The alleged plot has surfaced while the Shri Ram Janmabhoomi Teerth Kshetra Trust faces a separate controversy over the handling of temple donations. A Special Investigation Team set up by the Uttar Pradesh government has submitted preliminary findings on alleged irregularities in the management of offerings, cash handling, staffing and surveillance arrangements linked to the temple’s donation system.
An FIR has been registered against eight individuals in the donation case after the trust moved the police following the SIT’s initial findings. Those named include persons linked to cash counting and donation management. The allegations involve suspected theft, cheating, breach of trust and conspiracy related to offerings made by devotees.
The SIT is examining cash-counting procedures, CCTV coverage, recruitment practices, procurement, valuables and related financial processes. Its findings have reportedly raised questions about internal controls at one of the country’s most closely watched religious institutions, where public donations form a significant part of the temple ecosystem.
The donation row has widened beyond criminal liability to governance concerns. Investigators have looked at whether the temple trust had adequate safeguards for counting, recording and securing offerings, particularly as footfall rose sharply after the opening of the temple. The issue has also drawn political reactions, with calls for accountability from opposition leaders and religious figures.
The Supreme Court on Thursday declined an urgent listing of a plea seeking a court-monitored probe into alleged financial irregularities linked to the trust, asking the petitioner to return on June 29. The court’s refusal to immediately hear the plea did not close the matter, but left the next procedural step for the coming week.
The trust was established to oversee construction and management of the Ram Mandir after the 2019 Supreme Court verdict that cleared the way for the temple at the disputed Ayodhya site.
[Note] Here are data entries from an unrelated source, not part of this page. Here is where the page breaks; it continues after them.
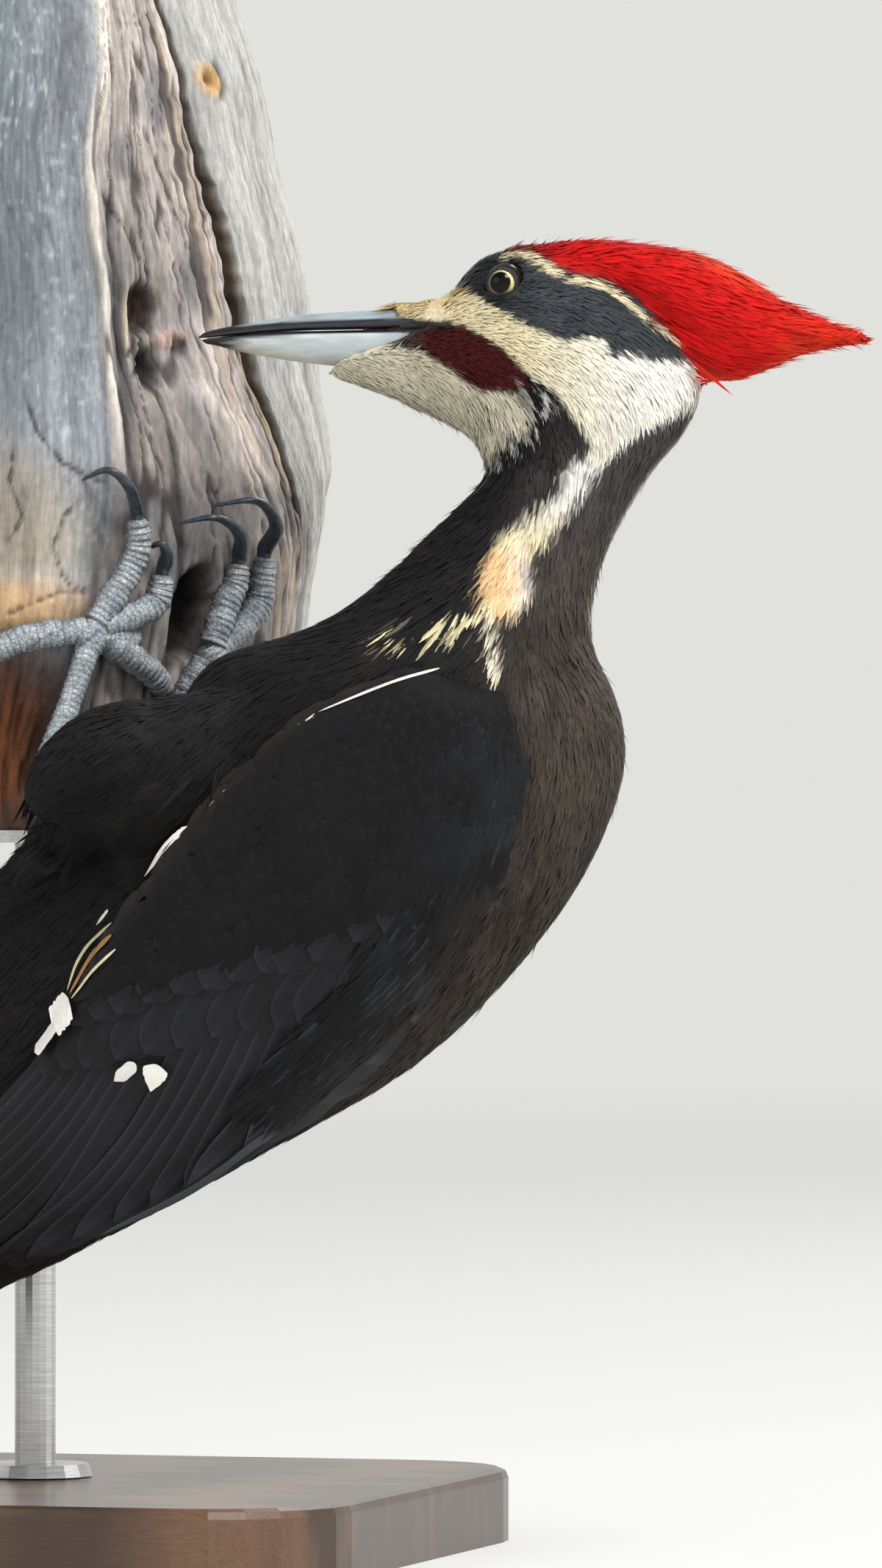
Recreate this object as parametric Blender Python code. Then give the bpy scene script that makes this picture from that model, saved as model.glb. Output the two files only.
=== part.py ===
# A life-size pileated woodpecker clinging to a short cut length of trunk, held by a display stand.
# Lengths are in millimetres here and are scaled to metres when a mesh is made.
# The bird's middle plane is y = 0, its bill points to -X and its left side faces -Y; z = 0 is the
# underside of the stand.

import math

import bmesh
import bpy
from mathutils import Matrix, Vector
from mathutils.bvhtree import BVHTree

MM = 0.001
GAP = 0.35            # clearance between solids that touch
PLUMAGE_GAP = 1.4     # clearance under a folded wing, where facets cross

# ---- bird: ventral point, dorsal point (x, z) and half width of each section, bill to tail ----
HEAD_SECTIONS = [
    ((-58.0, 283.2), (-42.0, 299.4), 4.0),      # chin and front of the nasal tufts
    ((-50.0, 280.6), (-36.0, 300.6), 7.6),
    ((-39.5, 276.8), (-27.0, 302.8), 10.8),     # forehead
    ((-28.0, 271.8), (-16.5, 309.6), 14.6),     # eyes
    ((-21.5, 268.0), (0.0, 312.2), 17.2),       # crown
    ((-18.8, 264.0), (19.5, 303.2), 18.8),      # cheek
    ((-17.9, 260.3), (32.3, 289.0), 18.4),      # nape
    ((-18.8, 257.4), (33.2, 273.6), 17.0),      # top of the neck
]
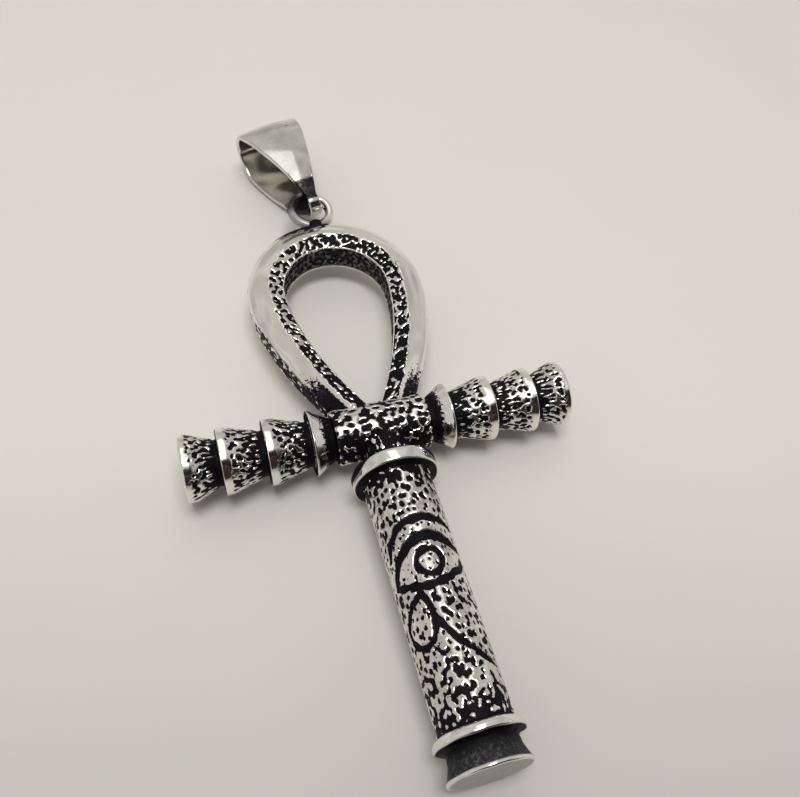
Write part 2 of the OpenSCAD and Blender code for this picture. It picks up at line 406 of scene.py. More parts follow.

Since then, the project has remained both a religious focal point and a politically sensitive institution, attracting donations from across the country and abroad.
The parallel developments have placed Ayodhya at the centre of two sensitive inquiries: one involving an alleged terror conspiracy and the other involving the temple’s internal financial oversight. Officials are treating the two matters separately, with the security investigation focused on possible extremist links and the SIT probe focused on alleged donation mismanagement.